— Exercise task —
In the data, extract each line that holds the string "type".

═══ Dataset excerpt ═══

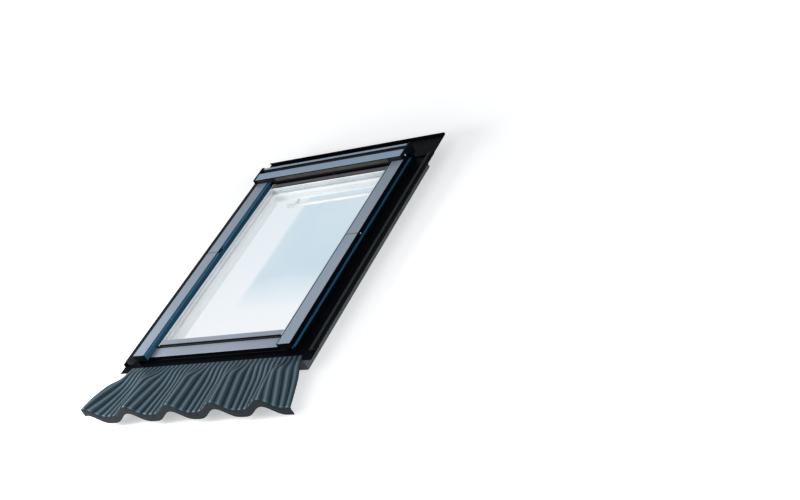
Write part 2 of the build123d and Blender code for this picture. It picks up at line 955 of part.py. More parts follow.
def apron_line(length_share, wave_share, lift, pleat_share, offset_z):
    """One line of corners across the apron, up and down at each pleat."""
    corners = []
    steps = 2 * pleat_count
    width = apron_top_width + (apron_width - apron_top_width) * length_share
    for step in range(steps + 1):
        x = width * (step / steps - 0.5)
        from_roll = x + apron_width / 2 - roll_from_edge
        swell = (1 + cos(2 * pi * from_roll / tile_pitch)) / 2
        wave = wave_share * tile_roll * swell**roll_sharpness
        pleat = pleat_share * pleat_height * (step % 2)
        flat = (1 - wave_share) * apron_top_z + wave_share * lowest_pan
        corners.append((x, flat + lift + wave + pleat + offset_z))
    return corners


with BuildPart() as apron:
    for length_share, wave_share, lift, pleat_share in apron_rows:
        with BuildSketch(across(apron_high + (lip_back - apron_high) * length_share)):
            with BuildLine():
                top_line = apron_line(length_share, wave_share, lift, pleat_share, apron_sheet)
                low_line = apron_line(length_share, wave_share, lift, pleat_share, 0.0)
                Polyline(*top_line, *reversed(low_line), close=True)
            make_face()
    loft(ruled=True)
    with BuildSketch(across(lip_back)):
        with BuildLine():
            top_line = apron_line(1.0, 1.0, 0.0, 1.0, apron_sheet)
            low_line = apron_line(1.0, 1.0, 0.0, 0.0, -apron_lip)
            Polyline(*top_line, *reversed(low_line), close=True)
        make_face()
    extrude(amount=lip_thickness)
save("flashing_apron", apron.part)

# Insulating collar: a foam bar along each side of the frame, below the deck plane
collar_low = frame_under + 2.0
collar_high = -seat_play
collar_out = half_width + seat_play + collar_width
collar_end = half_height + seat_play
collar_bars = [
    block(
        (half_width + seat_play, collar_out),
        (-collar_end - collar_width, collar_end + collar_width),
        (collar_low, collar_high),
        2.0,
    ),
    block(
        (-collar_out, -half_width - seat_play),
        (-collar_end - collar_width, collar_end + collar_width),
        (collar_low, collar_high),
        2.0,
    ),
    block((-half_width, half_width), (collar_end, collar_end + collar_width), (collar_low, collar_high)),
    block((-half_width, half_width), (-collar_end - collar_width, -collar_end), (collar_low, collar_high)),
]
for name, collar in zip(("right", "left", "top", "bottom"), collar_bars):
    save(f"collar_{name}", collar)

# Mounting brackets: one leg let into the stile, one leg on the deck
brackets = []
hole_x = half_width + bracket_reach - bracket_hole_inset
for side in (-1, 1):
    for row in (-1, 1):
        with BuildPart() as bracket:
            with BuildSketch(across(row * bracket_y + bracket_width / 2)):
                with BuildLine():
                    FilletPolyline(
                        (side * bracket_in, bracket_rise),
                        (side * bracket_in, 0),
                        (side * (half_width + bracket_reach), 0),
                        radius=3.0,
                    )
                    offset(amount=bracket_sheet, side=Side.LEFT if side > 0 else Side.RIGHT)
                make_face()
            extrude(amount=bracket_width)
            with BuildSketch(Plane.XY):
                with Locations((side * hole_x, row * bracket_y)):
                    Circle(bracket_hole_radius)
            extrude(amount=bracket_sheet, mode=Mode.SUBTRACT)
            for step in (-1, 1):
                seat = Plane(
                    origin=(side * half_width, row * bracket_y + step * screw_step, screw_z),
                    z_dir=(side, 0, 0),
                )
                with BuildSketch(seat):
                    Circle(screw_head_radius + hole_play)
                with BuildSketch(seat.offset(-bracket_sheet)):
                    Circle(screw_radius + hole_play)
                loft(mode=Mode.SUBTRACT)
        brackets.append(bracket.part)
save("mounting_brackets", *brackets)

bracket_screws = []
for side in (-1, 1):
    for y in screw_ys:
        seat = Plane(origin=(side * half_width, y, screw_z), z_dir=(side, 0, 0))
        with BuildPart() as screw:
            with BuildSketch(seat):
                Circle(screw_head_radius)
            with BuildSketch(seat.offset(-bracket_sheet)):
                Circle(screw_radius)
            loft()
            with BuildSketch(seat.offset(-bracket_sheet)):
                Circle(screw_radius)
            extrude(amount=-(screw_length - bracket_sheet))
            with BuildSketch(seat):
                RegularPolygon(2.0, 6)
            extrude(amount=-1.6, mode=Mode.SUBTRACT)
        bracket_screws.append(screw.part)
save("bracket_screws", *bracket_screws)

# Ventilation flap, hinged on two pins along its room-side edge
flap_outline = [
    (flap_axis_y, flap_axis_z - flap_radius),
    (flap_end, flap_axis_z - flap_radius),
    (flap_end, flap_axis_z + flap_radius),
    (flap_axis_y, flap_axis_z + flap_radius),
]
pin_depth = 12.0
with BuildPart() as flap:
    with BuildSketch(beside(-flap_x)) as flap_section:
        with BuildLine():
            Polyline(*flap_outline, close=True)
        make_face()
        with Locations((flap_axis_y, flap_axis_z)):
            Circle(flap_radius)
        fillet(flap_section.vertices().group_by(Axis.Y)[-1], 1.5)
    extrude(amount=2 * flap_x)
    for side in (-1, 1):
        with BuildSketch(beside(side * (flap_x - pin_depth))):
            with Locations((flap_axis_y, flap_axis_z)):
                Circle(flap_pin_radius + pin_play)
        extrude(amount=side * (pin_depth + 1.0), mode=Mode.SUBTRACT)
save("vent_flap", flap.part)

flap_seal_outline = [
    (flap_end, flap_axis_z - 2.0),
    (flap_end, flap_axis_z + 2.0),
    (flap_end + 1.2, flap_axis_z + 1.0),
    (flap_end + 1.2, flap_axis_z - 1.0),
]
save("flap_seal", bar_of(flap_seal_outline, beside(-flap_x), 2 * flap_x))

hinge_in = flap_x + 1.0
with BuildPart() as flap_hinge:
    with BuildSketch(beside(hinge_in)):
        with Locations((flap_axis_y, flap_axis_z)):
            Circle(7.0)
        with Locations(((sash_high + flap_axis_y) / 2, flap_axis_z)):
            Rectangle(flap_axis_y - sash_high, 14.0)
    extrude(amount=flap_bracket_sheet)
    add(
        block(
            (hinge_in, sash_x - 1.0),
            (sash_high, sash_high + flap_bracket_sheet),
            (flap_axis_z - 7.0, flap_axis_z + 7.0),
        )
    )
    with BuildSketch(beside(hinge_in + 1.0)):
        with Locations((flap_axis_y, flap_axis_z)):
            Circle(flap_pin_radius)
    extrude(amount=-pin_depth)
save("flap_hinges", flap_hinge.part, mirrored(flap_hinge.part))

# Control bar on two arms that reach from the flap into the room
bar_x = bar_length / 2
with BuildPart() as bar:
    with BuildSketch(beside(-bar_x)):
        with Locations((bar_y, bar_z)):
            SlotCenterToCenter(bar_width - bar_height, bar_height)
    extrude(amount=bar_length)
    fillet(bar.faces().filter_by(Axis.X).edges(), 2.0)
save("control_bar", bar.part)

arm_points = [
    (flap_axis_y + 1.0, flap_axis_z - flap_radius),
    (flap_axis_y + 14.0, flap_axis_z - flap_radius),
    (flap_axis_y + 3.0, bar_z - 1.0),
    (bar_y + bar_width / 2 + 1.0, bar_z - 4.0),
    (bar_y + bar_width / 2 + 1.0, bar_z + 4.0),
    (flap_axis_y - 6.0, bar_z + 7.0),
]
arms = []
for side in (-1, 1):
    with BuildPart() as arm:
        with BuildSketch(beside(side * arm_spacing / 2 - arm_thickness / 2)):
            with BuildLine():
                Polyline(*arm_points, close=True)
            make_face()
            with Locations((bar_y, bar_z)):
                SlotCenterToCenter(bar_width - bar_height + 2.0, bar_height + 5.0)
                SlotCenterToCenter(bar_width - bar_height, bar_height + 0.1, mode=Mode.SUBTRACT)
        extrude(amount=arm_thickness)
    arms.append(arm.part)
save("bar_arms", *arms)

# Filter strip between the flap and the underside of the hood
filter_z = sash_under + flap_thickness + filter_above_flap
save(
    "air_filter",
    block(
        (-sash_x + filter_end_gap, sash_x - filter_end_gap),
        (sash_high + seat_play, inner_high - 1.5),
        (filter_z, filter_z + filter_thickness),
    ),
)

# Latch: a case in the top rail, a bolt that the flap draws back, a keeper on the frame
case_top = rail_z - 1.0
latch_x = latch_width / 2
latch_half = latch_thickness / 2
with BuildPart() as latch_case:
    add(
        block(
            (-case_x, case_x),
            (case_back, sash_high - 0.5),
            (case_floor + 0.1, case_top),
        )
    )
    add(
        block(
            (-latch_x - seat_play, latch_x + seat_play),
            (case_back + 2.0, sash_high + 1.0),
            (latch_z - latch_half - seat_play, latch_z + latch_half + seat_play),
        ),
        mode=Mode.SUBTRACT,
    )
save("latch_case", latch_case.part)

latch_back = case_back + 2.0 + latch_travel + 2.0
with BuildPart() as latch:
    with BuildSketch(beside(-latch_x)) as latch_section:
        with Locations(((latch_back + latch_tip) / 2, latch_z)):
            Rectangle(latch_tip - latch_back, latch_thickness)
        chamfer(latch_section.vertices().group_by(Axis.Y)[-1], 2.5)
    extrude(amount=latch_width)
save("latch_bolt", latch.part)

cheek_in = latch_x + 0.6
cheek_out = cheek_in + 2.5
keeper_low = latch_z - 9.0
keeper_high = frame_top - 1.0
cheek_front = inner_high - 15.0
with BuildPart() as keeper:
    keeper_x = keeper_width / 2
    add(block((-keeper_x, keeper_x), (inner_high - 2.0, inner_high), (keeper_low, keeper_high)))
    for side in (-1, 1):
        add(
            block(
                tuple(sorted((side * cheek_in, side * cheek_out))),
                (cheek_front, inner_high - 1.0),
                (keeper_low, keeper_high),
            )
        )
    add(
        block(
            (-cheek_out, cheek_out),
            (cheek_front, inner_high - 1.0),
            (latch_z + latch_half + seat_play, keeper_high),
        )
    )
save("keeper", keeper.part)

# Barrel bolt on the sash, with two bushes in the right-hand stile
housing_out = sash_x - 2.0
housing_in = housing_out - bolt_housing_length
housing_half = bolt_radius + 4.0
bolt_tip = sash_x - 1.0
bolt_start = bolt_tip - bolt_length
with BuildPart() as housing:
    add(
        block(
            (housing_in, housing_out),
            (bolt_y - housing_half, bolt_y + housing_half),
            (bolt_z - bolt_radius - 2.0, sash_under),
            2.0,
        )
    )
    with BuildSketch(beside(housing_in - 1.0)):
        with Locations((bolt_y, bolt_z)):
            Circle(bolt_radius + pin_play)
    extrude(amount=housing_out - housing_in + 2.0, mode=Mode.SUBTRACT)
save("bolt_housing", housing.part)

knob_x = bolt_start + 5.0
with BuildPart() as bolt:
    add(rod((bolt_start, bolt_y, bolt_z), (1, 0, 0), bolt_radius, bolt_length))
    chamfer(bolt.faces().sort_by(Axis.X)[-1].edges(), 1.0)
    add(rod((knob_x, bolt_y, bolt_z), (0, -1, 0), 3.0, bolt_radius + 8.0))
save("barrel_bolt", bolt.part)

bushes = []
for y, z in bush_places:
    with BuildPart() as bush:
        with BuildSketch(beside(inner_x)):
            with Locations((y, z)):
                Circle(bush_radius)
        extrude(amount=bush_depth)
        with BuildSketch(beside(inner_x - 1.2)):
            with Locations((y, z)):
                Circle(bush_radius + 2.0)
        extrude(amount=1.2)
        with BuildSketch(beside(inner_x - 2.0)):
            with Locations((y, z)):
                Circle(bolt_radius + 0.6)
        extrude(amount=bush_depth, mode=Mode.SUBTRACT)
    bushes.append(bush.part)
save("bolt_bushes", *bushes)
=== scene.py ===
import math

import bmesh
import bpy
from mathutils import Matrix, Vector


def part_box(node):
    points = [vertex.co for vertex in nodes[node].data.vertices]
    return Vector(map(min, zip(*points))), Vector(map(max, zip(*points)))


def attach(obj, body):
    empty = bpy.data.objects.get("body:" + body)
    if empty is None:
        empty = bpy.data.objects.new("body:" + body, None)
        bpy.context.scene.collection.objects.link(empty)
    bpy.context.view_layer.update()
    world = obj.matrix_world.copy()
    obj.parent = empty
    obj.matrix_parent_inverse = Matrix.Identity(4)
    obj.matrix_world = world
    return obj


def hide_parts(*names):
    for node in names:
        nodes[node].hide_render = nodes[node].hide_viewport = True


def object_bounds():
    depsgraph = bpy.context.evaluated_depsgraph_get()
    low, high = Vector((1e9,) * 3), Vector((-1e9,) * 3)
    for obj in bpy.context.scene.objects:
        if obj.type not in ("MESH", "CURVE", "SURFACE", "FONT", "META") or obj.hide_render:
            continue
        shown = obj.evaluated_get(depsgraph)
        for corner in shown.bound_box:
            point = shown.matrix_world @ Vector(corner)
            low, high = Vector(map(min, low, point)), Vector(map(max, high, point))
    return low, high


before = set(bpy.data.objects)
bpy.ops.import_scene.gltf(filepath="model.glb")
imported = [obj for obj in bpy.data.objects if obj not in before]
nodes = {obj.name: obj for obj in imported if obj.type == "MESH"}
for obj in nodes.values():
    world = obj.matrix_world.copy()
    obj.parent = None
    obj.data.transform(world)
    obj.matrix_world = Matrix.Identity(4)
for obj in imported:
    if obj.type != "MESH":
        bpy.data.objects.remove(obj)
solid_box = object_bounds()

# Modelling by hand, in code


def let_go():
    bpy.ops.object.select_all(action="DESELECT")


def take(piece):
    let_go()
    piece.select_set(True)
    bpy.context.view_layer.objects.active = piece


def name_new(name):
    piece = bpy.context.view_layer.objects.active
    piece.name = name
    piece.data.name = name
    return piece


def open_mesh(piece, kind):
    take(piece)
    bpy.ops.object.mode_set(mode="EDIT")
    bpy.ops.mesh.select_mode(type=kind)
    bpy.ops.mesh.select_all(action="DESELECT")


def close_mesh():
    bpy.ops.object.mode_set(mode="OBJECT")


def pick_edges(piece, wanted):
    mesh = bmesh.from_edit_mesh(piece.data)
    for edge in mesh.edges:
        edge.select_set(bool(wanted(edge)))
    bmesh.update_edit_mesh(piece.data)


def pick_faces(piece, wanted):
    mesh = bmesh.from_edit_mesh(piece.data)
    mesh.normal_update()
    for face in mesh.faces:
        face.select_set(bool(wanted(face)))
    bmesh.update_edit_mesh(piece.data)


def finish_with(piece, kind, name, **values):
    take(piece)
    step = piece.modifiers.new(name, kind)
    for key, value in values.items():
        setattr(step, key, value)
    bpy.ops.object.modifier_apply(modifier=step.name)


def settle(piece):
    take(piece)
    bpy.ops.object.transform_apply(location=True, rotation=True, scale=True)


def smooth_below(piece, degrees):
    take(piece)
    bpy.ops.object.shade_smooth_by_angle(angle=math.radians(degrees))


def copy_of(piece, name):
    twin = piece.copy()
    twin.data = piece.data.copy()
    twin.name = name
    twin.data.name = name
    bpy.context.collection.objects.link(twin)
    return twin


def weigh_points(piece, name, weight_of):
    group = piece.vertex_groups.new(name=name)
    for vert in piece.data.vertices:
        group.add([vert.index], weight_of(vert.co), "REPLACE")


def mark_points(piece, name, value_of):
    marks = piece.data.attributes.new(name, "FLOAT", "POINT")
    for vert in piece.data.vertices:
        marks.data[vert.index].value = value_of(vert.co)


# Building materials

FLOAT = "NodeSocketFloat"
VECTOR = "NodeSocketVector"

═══

— Final result —
        if obj.type not in ("MESH", "CURVE", "SURFACE", "FONT", "META") or obj.hide_render:
nodes = {obj.name: obj for obj in imported if obj.type == "MESH"}
    if obj.type != "MESH":
    bpy.ops.mesh.select_mode(type=kind)